Since 21 September 2023, she has been serving as an Advisor to the President – Special Representative of the President of the Republic of Kazakhstan for International Environmental Cooperation.

== Criticism ==
According to Kazakh journalist Mikhail Kozachkov, the Presidential Administration of Kazakhstan was allegedly offered to dismiss Süleimenova from the Ministry of Ecology and Natural Resources, due to former minister Serıkqali Brekeşev raising issues about her refusal to issue an environmental permit to CNPC-Aktobemunaigas JSC, which led to allegations of personal motives tied to her family's history with the company. The controversy also encompassed her performance in various roles, including delays, missed meetings, and frequent sick leaves. Despite these concerns, Süleimenova assumed the position of Minister of Ecology and Natural Resources in January 2023.
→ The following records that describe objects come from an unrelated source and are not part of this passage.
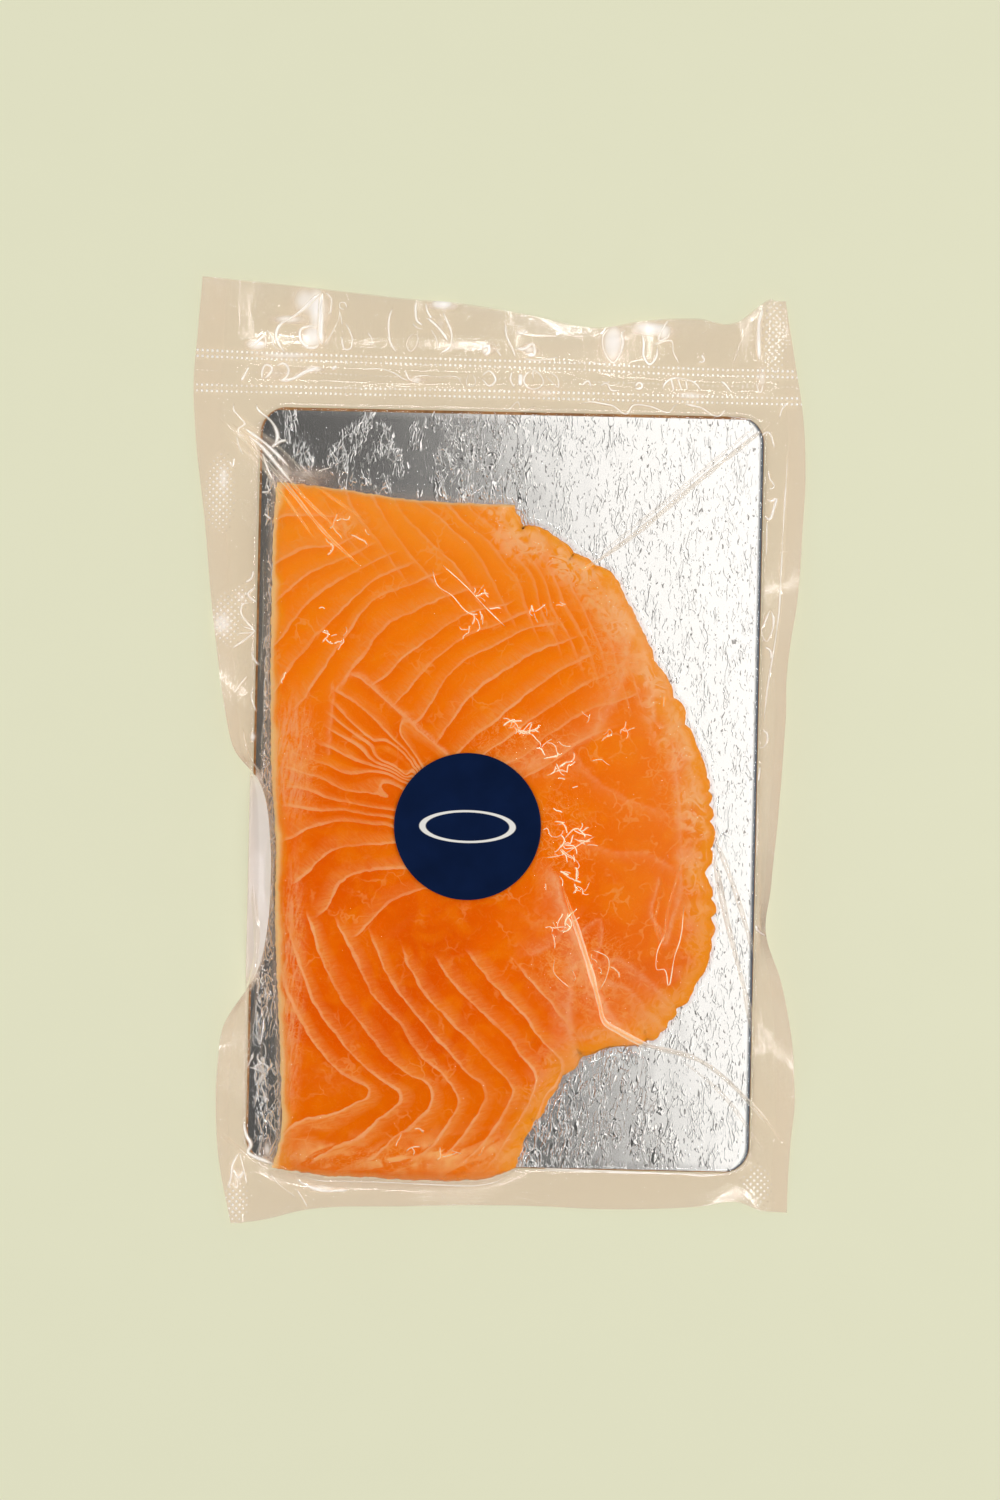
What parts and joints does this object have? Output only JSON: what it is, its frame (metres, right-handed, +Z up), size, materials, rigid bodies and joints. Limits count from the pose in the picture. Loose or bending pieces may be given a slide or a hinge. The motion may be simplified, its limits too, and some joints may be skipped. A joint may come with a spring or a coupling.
{
  "type": "pack of smoked salmon",
  "caption": "Clear vacuum pouch lying flat, with sliced smoked salmon on a foil-faced card board and a round label on its front.",
  "frame": {"origin": "on the table, under the middle of the pouch's bounding box", "axes": "+Z up out of the front of the pack, +Y along its length towards the mouth of the pouch, +X to the right"},
  "size_m": [0.1866, 0.2854, 0.0132],
  "materials": {
    "pouch_film": "gloss",
    "board_card": "matte",
    "board_foil": "gloss",
    "salmon_flesh": "gloss",
    "label_paper": "satin"
  },
  "bodies": {
    "root": {"back_film": "pouch_film", "board_card": "board_card", "board_foil": "board_foil", "salmon": "salmon_flesh", "front_film": "pouch_film", "label": "label_paper"}
  },
  "joints": []
}
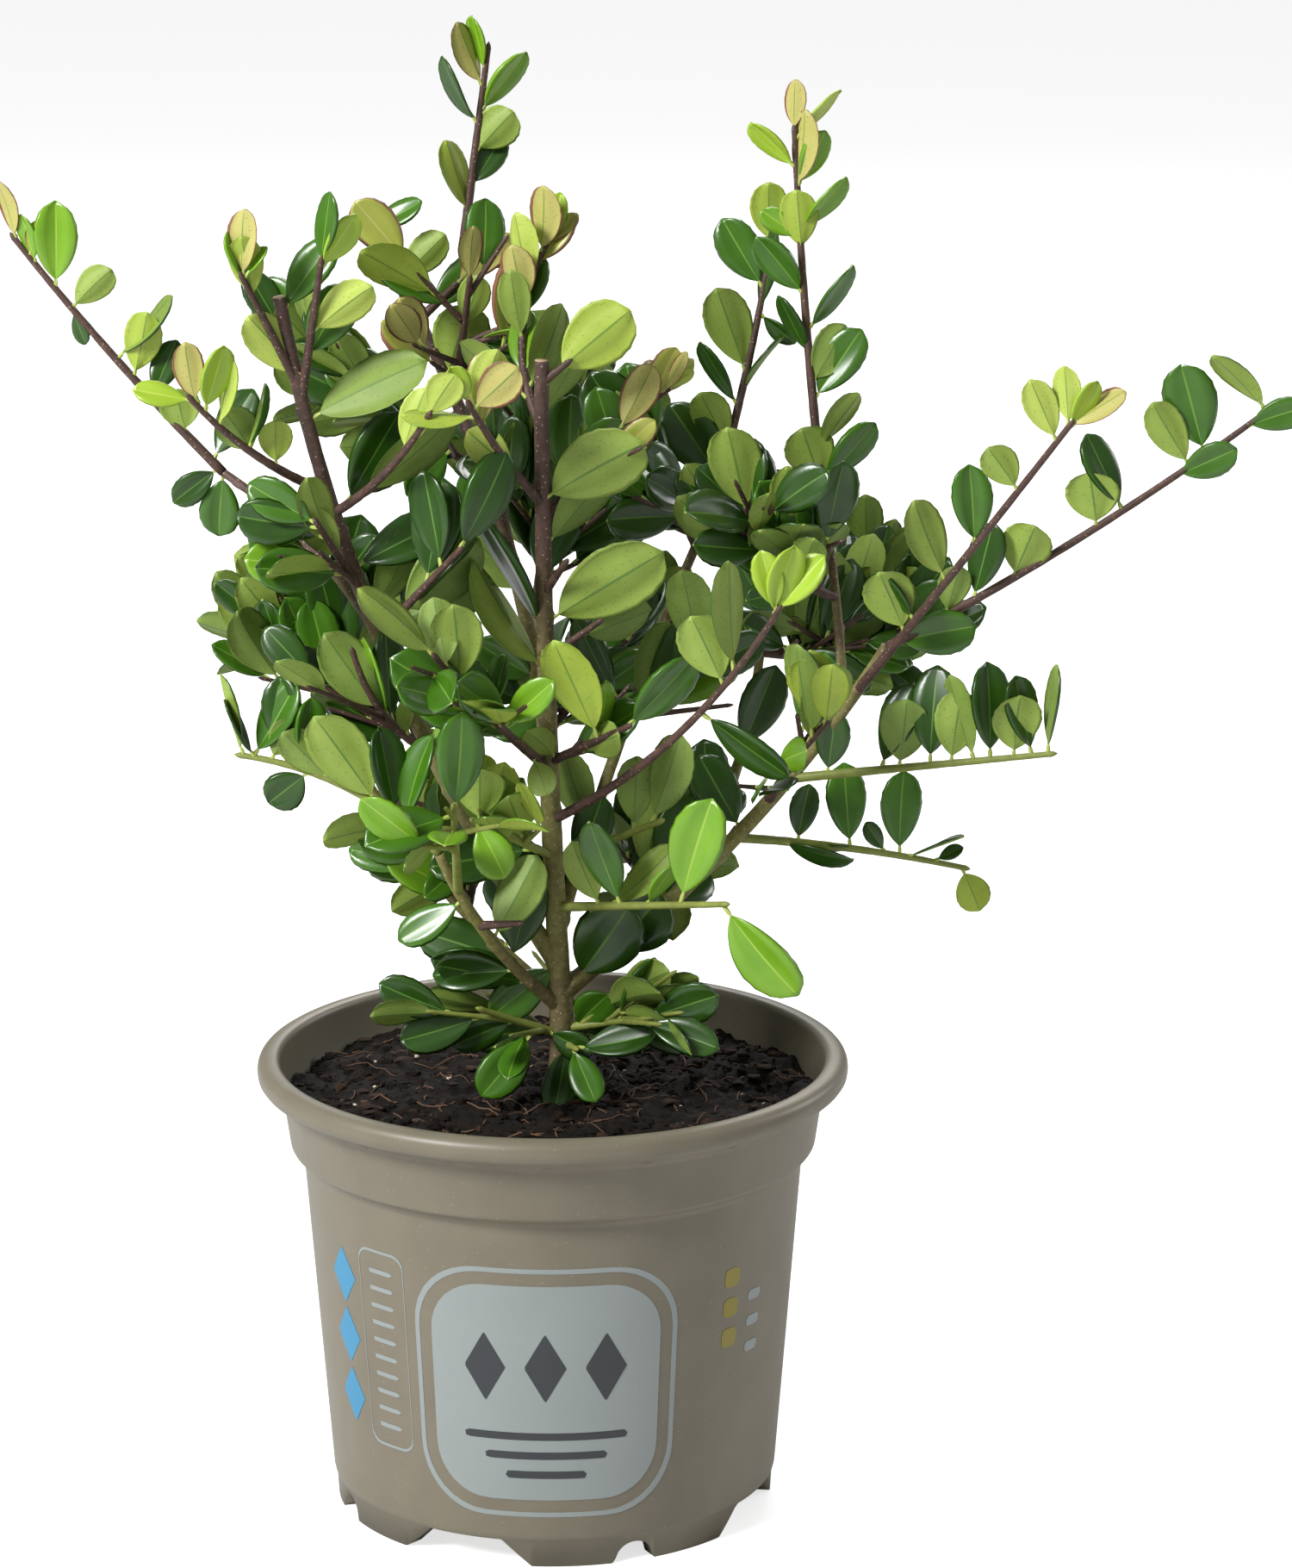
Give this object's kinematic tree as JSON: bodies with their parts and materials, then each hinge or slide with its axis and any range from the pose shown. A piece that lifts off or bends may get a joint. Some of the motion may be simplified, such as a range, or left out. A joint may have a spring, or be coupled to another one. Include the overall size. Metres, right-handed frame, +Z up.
{
  "type": "potted evergreen shrub",
  "caption": "Small evergreen shrub with oval glossy leaves on open, upright woody stems, growing in soil in a round tapered plastic pot.",
  "frame": {"origin": "middle of the whole plant's box in plan, on the surface that the pot stands on", "axes": "+Z up along the pot's axis; -Y is the front, +X is to the right seen from the front"},
  "size_m": [0.2732, 0.141, 0.3276],
  "materials": {
    "pot": "satin moulded plastic, grey-brown",
    "soil": "moist crumbly peat, matt",
    "bark": "fine bark, dull",
    "leaf": "leathery leaves, glossy above and dull below"
  },
  "bodies": {
    "root": {"pot": "pot", "soil": "soil", "trunk": "bark", "bough_left": "bark", "bough_back": "bark", "bough_right": "bark", "bough_mid": "bark", "bough_low_left": "bark", "bough_rear": "bark", "bough_rear_left": "bark", "bough_rear_right": "bark", "bough_upright": "bark", "bough_far_left": "bark", "bough_top": "bark", "foliage_far_left": "leaf", "foliage_left_upper": "leaf", "foliage_left_mid": "leaf", "foliage_left_outer": "leaf", "foliage_left_inner": "leaf", "foliage_left_shoulder": "leaf", "foliage_left_heart": "leaf", "foliage_left_side": "leaf", "foliage_left_depth": "leaf", "foliage_back_crest": "leaf", "foliage_back_side": "leaf", "foliage_back_outer": "leaf", "foliage_top": "leaf", "foliage_crest": "leaf", "foliage_cap": "leaf", "foliage_front_upper": "leaf", "foliage_right_small": "leaf", "foliage_spur_high": "leaf", "foliage_spur_mid": "leaf", "foliage_front_left": "leaf", "foliage_stub_right": "leaf", "foliage_front_right": "leaf", "foliage_front_left_low": "leaf", "foliage_front_low_right": "leaf", "foliage_base_left": "leaf", "foliage_base_right": "leaf", "foliage_base_front": "leaf", "foliage_mid_top": "leaf", "foliage_mid_side": "leaf", "foliage_mid_front": "leaf", "foliage_mid_low": "leaf", "foliage_upright": "leaf", "foliage_right_inner": "leaf", "foliage_right_high": "leaf", "foliage_right_far": "leaf", "foliage_right_front": "leaf", "foliage_low_right": "leaf", "foliage_lowest_right": "leaf", "foliage_left_big": "leaf", "foliage_left_low": "leaf", "foliage_right_low": "leaf", "foliage_left_lowest": "leaf", "foliage_rear_tip": "leaf", "foliage_rear_side": "leaf", "foliage_rear_left_tip": "leaf", "foliage_rear_right_tip": "leaf"}
  },
  "joints": []
}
Süleimenova's successful growing career also became associated by others due to her kinship with the politician Erlan Karin, the State Counselor of Kazakhstan. She was criticized for her lack of appropriate education in the field of ecology. Also, for carrying teams that are not specialists in the field of ecology. Süleimenova's unpopular decision to make crime boss, Zañgar Hasenov, as her assistant was criticized.

== Personal life ==
During an interview in one of programs of the Khabar Agency, Süleimenova revealed that she was strictly vegan stating, "I don't wear skin products, I don't eat meat. I believe that the moral consideration of animals should begin with humans, ourselves. I do not use animal-tested cosmetics, I do not go to zoos, dolphinariums, this is my personal decision."